Looking back on my life as I re-read, I was able to make greater sense of various things that had happened to me, and also made enlightening connections between key events, decisions I made, and people who influenced me in different ways at particular points in my life. These realisations confirmed for me that there is a validity in this different paradigm; for someone as rational as I am, this was interesting. It also confirms, through, that an individual’s journey of self-discovery can be long, slow and hard.

And now, I have found myself wondering once more, where free will is in all this…

Jung: Man and his Symbols

April 15, 2020

51APmw-dAwL._AC_UY218_ML3_     I came back to this, one of the oldest books in my library, which I bought and read as a student. At various points I’ve read some psychology texts, done a very useful and interesting training course in counselling, and read quite a bit about astrology, too – I think the overlap between some ideas between astrology and Jungian psychoanalysis was probably where this book came into my life originally.

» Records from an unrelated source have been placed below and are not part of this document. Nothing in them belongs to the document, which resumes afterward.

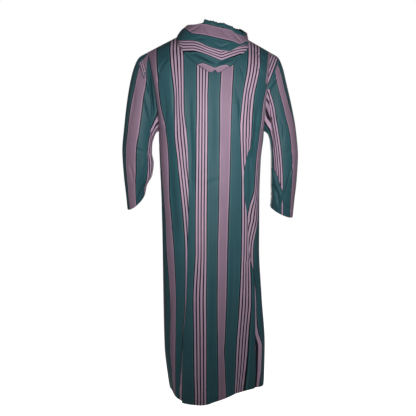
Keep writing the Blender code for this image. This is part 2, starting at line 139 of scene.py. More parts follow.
# the length along a path up to each of its points, from its columns
def runLength(*axes):
    return np.concatenate(([0.0], np.cumsum(np.linalg.norm(np.diff(axes), axis=0))))


# where a path is at some lengths along it
def pathAt(places, length, path):
    return np.stack([np.interp(places, length, path[:, axis]) for axis in range(3)], axis=-1)


def gridNormals(points, looped=False):
    down = np.gradient(points, axis=0)
    if looped:
        # the last column repeats the first one
        ring = points[:, :-1]
        across = np.roll(ring, -1, axis=1) - np.roll(ring, 1, axis=1)
        across = np.concatenate((across, across[:, :1]), axis=1)
    else:
        across = np.gradient(points, axis=1)
    return unit(np.cross(down, across))


# the camera: what it looks at, how far off and how high it is, and its lens
view = {
    "target": (0.01, 0.0, -0.696),
    "away": 3.2,
    "elevation": 5.0,
    "focalPixels": 800.0,
    "framePixels": 416,
    "sensor": 36.0,
}


def camera():
    target = Vector(view["target"])
    tilt = math.radians(view["elevation"])
    place = target + Vector((0, math.cos(tilt), math.sin(tilt))) * view["away"]
    bpy.ops.object.camera_add(location=place)
    made = bpy.context.object
    made.name = "photoCamera"
    made.rotation_euler = (target - place).to_track_quat("-Z", "Y").to_euler()
    made.data.sensor_width = view["sensor"]
    made.data.lens = view["sensor"] * view["focalPixels"] / view["framePixels"]
    bpy.context.scene.camera = made


camera()


# turns a flat grid into a piece of cloth through the points, with its own map in metres
def clothSheet(name, points, cloth, outward, looped=False, hemRows=0, jumpFrom=None):
    rows, columns = points.shape[:2]
    bpy.ops.object.select_all(action="DESELECT")
    bpy.ops.mesh.primitive_grid_add(x_subdivisions=columns - 1, y_subdivisions=rows - 1, size=1)
    sheet = bpy.context.object
    sheet.name = name
    sheet.data.name = name
    mesh = sheet.data
    flat = np.empty(len(mesh.vertices) * 3)
    mesh.vertices.foreach_get("co", flat)
    flat = flat.reshape(-1, 3)
    column = np.rint((flat[:, 0] + 0.5) * (columns - 1)).astype(int)
    row = np.rint((flat[:, 1] + 0.5) * (rows - 1)).astype(int)
    mesh.vertices.foreach_set("co", points[row, column].astype(np.float32).ravel())
    corner = np.empty(len(mesh.loops), dtype=np.int32)
    mesh.loops.foreach_get("vertex_index", corner)
    chart = cloth[row[corner], column[corner]]
    if jumpFrom is not None:
        # a seam hidden in the plain green brings the next stripe on
        middle = chart[:, 0].reshape(-1, 4).mean(axis=1)
        chart[:, 0] += np.repeat(np.where(middle > jumpFrom, stripes["pitch"], 0.0), 4)
    layer = mesh.uv_layers[0]
    layer.name = "cloth"
    layer.data.foreach_set("uv", chart.astype(np.float32).ravel())
    mesh.update()
    facing = np.empty(len(mesh.polygons) * 3)
    mesh.polygons.foreach_get("normal", facing)
    first = corner[::4]
    if np.sum(facing.reshape(-1, 3) * outward[row[first], column[first]]) < 0:
        mesh.flip_normals()
    turnedUp = sheet.vertex_groups.new(name="turnedUp")
    if hemRows:
        turnedUp.add([int(i) for i in np.nonzero(row >= rows - 1 - hemRows)[0]], 1.0, "REPLACE")
    if looped:
        bpy.ops.object.mode_set(mode="EDIT")
        bpy.ops.mesh.select_all(action="SELECT")
        bpy.ops.mesh.remove_doubles(threshold=cut["weldWithin"])
        bpy.ops.object.mode_set(mode="OBJECT")
    thicken = sheet.modifiers.new("thickness", "SOLIDIFY")
    thicken.thickness = cut["hemThick"]
    thicken.vertex_group = turnedUp.name
    thicken.thickness_vertex_group = cut["clothThick"] / cut["hemThick"]
    thicken.offset = -1.0
    bpy.ops.object.modifier_apply(modifier=thicken.name)
    sheet.vertex_groups.clear()
    bpy.ops.object.shade_smooth_by_angle(angle=math.radians(cut["smoothAngle"]))
    return sheet


# how far soft troughs and ridges push the cloth in, each along its own short path. A row holds its half
# width, its depth (below 0 for a ridge) and the places (x, z) of its path, in millimetres
def creaseDepth(flatPlaces, creases):
    total = np.zeros(flatPlaces.shape[:-1])
    for crease in creases:
        half, depth, *path = np.array(crease, float) / 1000
        path = np.reshape(path, (-1, 2))
        lengths = runLength(*path.T)
        nearest = np.full(total.shape, np.inf)
        share = np.zeros(total.shape)
        for a, b, start, stop in zip(path, path[1:], lengths, lengths[1:]):
            run = b - a
            t = np.clip(((flatPlaces - a) @ run) / (run @ run), 0, 1)
            away = np.linalg.norm(flatPlaces - a - t[..., None] * run, axis=-1)
            closer = away < nearest
            nearest = np.where(closer, away, nearest)
            share = np.where(closer, (start + (stop - start) * t) / lengths[-1], share)
        fade = np.sin(np.clip(share, 0, 1) * math.pi) ** cut["creaseEnds"]
        total += depth * fade * np.cos(np.clip(nearest / half, 0, 1) * math.pi / 2) ** 2
    return total


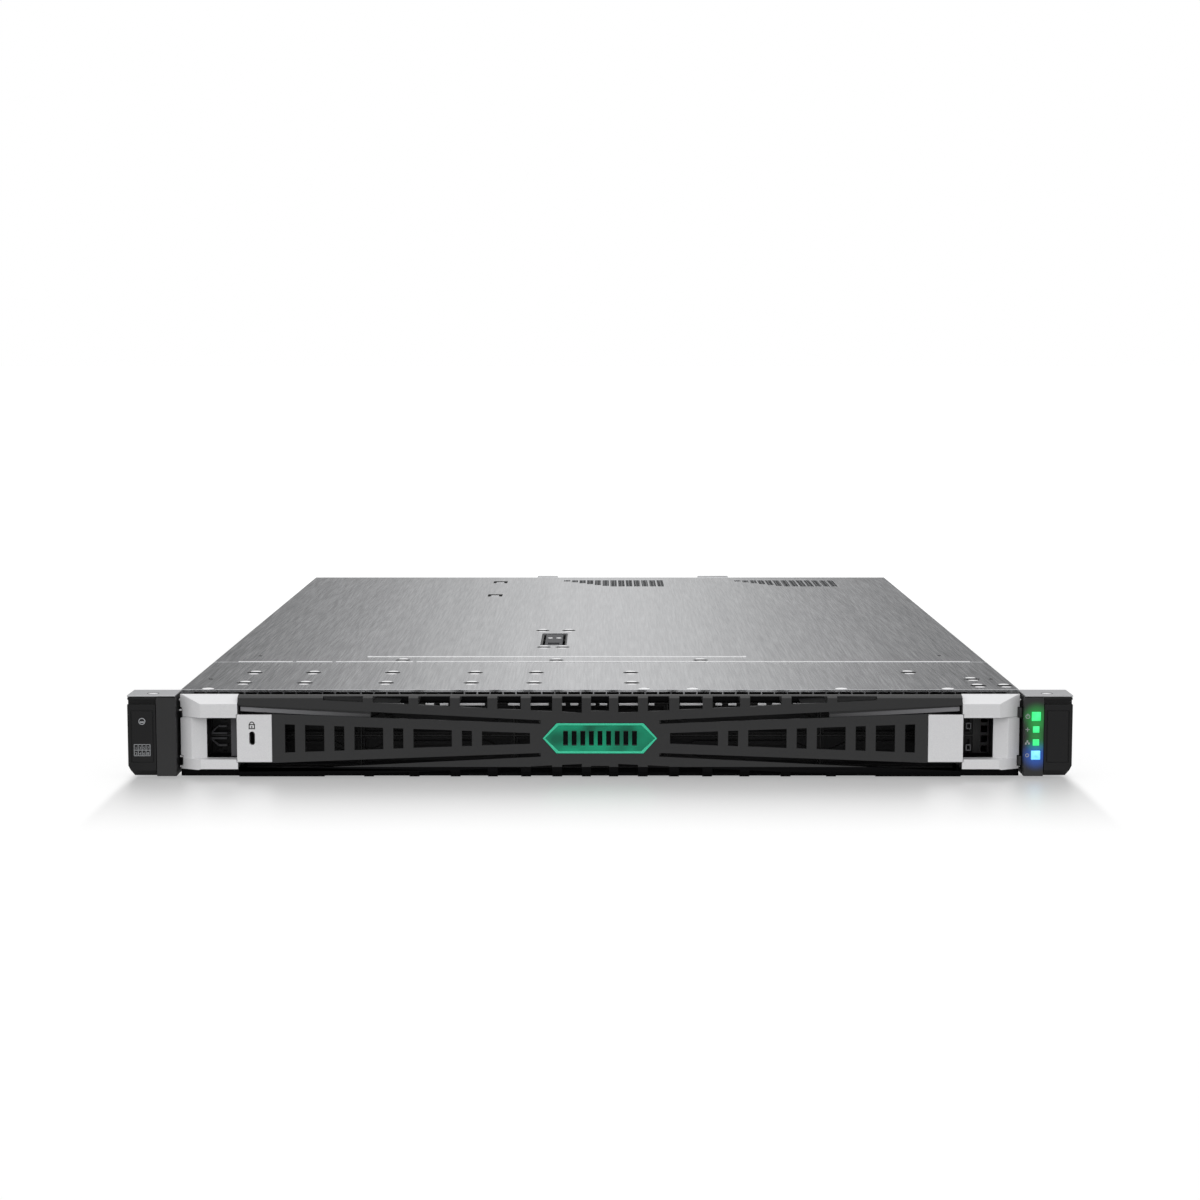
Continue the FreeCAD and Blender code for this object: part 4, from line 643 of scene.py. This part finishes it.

At the very end of his life Jung, aided by a few followers, attempted to convey the outlines of his ideas to the intelligent lay reader, hence this book. Jung’s particular focus is on the unconscious, and particularly the way it intrudes into our lives and reminds us of its existence though dreams, which may often be messages about our life which it behoves us to ponder and perhaps act upon. For Jung, civilisation has separated us from a very important part of ourselves, and the unconscious is an integral part of our being, not just a ragbag of assorted leftovers from some primordial past.

Jung intended to lead people to understand and explore for themselves (rather than have an analyst do this for them and tell them everything). He puts together a very powerful case for what we have lost through our overly scientific and rational approach; we haven’t eradicated the unconscious part of ourselves but pushed it away, hidden it or ignored it, and so it affects us in different and initially less comprehensible ways.

Subsequent chapters deepen and broaden Jung’s ideas and flesh them out with examples and more detail. The section on symbolism in the visual arts was the most interesting one for me, and I must admit that overall I found the emphasis on dreams and their (over-)interpretation rather too mechanistic in the end. I ended up thinking that psychoanalysis and psychotherapy has moved on enormously since Jung’s time, not in the sense that it invalidates or negates his discoveries, but in that it has changed how it works with people and the issues they have. There’s an imbalance in too much focus on the dreamworld, and too much room for ‘expert’ input and leading interpretation, rather than allowing a person to discover for themselves. It was interesting to come back to the book, but if you want to explore your own inner life, there are others which will serve you a lot better.